Q12: In the given figure, a circle is inscribed in a quadrilateral ABCD in which ∠B = 90°. If AD = 17 cm, AB = 20 cm and DS = 3 cm, then find the radius of the circle.

Ans:  Given: ∠B = 90° , AD = 17 cm , AB = 20 cm, DS = 3 cm (where S is the point of tangency on side AD)

From the properties of tangents, we know:

• Tangents drawn from an external point to a circle are equal in length.
• DS = DR (tangents from point D are equal).
• AR = AQ (tangents from point A are equal).

Since AD = 17 cm and DS = 3 cm, we calculate AR as:

• AR = AD - DS = 17 cm - 3 cm = 14 cm
  Thus, AR = 14 cm.

From the property that AR = AQ, we get:

• AQ = 14 cm.

Since AB = 20 cm and AQ = 14 cm, we calculate BQ as:

• BQ = AB - AQ = 20 cm - 14 cm = 6 cm.

OQ ⊥ BQ and OP ⊥ BP because a tangent at any point of a circle is perpendicular to the radius at the point of contact.

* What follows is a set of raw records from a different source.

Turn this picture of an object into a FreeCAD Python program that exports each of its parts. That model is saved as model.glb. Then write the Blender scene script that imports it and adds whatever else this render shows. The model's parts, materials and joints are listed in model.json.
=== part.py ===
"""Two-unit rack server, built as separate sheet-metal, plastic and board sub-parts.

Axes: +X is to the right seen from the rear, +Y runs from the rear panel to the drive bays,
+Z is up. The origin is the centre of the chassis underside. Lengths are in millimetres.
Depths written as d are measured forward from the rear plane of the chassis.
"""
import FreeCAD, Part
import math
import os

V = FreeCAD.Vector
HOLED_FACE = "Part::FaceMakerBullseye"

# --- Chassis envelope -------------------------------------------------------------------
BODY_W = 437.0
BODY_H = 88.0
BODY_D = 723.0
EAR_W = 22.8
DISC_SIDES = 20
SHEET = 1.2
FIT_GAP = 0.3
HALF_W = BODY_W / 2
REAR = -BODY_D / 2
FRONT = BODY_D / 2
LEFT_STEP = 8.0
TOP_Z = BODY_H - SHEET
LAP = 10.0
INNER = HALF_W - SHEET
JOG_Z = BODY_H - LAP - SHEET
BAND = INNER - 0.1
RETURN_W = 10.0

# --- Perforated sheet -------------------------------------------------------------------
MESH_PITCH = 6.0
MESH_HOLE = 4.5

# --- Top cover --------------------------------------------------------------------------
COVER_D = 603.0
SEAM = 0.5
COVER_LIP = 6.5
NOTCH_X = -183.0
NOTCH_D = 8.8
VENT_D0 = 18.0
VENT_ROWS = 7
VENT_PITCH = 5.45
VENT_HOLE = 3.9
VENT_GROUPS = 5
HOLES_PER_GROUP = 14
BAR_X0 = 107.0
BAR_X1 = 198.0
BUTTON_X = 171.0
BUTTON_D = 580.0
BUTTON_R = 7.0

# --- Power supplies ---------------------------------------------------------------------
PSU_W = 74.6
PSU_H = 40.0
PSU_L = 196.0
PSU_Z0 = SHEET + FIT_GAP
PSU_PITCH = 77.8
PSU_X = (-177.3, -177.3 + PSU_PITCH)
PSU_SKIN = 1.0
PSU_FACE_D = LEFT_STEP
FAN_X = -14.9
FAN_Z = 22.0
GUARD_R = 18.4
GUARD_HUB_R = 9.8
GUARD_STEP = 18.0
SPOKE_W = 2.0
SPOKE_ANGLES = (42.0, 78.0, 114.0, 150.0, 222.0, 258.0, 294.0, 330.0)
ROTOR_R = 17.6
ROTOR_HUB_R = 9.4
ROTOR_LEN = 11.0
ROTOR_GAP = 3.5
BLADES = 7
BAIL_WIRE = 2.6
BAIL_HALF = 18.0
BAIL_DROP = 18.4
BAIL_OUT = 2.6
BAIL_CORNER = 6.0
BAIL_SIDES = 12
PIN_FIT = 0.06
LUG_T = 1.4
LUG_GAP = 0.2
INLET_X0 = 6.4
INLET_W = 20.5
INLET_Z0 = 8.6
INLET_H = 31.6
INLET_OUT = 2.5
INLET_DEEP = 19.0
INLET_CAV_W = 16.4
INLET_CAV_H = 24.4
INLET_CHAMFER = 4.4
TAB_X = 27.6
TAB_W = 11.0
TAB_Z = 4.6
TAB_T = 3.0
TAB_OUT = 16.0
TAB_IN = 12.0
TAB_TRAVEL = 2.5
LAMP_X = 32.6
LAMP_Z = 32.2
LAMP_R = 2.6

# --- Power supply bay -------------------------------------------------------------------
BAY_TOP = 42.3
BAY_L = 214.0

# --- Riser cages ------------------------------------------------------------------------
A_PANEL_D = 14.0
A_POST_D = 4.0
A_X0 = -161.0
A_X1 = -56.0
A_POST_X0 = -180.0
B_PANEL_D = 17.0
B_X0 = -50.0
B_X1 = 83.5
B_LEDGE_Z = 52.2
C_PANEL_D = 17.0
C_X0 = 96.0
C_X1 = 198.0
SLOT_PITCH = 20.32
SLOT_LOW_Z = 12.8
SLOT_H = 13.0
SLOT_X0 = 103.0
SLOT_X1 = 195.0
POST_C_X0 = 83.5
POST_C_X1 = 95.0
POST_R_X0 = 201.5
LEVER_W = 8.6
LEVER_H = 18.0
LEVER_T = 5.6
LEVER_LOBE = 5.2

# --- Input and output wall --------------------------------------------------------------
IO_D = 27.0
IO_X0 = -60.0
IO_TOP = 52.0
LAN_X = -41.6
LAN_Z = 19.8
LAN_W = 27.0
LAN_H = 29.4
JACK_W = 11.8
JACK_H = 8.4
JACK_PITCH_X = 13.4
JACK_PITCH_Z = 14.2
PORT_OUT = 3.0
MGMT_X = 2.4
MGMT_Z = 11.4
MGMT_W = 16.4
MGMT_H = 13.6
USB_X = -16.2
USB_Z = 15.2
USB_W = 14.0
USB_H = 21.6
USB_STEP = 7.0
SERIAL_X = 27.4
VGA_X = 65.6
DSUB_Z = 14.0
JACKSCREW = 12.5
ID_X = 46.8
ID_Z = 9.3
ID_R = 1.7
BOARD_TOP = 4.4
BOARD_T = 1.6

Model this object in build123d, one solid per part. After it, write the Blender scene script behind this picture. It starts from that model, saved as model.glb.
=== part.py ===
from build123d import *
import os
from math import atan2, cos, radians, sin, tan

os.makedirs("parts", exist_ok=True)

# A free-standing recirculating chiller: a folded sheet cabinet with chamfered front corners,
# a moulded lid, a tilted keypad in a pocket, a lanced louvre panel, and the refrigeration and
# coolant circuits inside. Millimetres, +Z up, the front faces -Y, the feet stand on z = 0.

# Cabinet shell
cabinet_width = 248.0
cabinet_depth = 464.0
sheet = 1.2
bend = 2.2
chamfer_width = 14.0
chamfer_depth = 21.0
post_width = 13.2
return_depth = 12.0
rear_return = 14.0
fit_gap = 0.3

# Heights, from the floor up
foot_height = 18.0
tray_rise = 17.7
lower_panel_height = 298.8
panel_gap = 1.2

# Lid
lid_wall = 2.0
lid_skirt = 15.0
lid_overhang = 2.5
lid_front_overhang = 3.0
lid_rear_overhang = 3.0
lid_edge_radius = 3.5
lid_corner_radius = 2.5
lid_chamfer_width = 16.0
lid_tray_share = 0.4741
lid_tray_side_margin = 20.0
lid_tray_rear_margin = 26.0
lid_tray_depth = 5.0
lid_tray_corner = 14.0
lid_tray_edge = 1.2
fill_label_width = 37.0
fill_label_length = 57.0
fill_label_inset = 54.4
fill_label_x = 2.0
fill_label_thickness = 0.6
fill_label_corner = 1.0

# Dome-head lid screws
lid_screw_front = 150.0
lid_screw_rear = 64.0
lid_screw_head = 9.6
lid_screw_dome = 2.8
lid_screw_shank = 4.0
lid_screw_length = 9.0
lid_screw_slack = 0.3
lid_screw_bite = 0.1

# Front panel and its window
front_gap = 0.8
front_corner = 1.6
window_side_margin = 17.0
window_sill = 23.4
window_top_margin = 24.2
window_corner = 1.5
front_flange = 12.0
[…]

Since both OQ = BQ and the angles between the tangents are 90°, quadrilateral BQOP must be a square.

Since BQ = OQ = r, the radius of the inscribed circle is:

r = 6 cm.

Q13: From an external point, two tangents are drawn to a circle. Prove that the line joining the external point to the centre of the circle bisects the angle between the two tangents.

Ans: Let P lie an external point, O be the centre of the circle and PA and PB are two tangents to the circle as shown in  figure.

In ΔOAP and ΔOBP.
OA = OB [Radius of the circle]
OP = OP [common]
PA = PB [∵ Tangents drawn from an external point to a circle are equal]
So, ΔOAP ≅ ΔOPB
So, ∠APO = ∠BPO (By cpct)
 Hence. OP bisects ∠APB

Q14: Two concentric circles are of radii 5 cm and 3 cm. Find the length of the chord of the larger circle which touches the smaller circle.

Ans: Let the centre of the two concentric circlet is O and AB be the chord of the larger circle which touches the smaller circle at point P as shown in figure.
∴ AB is a tangent to the smaller circle at point P
⇒ OP ⊥  AB
By Pythagoras theorem, in ΔOPA
OA² = AP² + OP²
⇒ 5² = AP² +3²
⇒ AP² =5² - 3² = 25 - 9
⇒ AP² = 16 ⇒ AP = 4cm
In ΔOPB Since, OP ⊥ AB
AP = PB [∵ Perpendicular drawn from the centre of the circle bisects the chord]
∴ AB = 2AP = 2 x 4 = 8 cm
∴ The length of the chord of the larger circle is 8 cm.

Q15: Prove that the angle between the two tangents drawn from an external point to a circle is supplementary to the angle subtended by the line segment joining the points of contact at the centre.

Ans: Let PA and PB are two tangents on a circle from point P as shown in the figure.
Let is known that tangent to a circle is perpendicular to the radius through the point of contact.
∠OAP =∠OBP = 90° ........(i)
In quadrilateral AOBP,
∠OAP + ∠APB + ∠PBO + ∠BOA = 360°
90° + ∠APB + 90° + ∠BOA = 360°     [Using (i)]
∠APB + ∠BOA = 360° - 180°
∴ ∠APB + ∠BOA = 180°
Hence proved.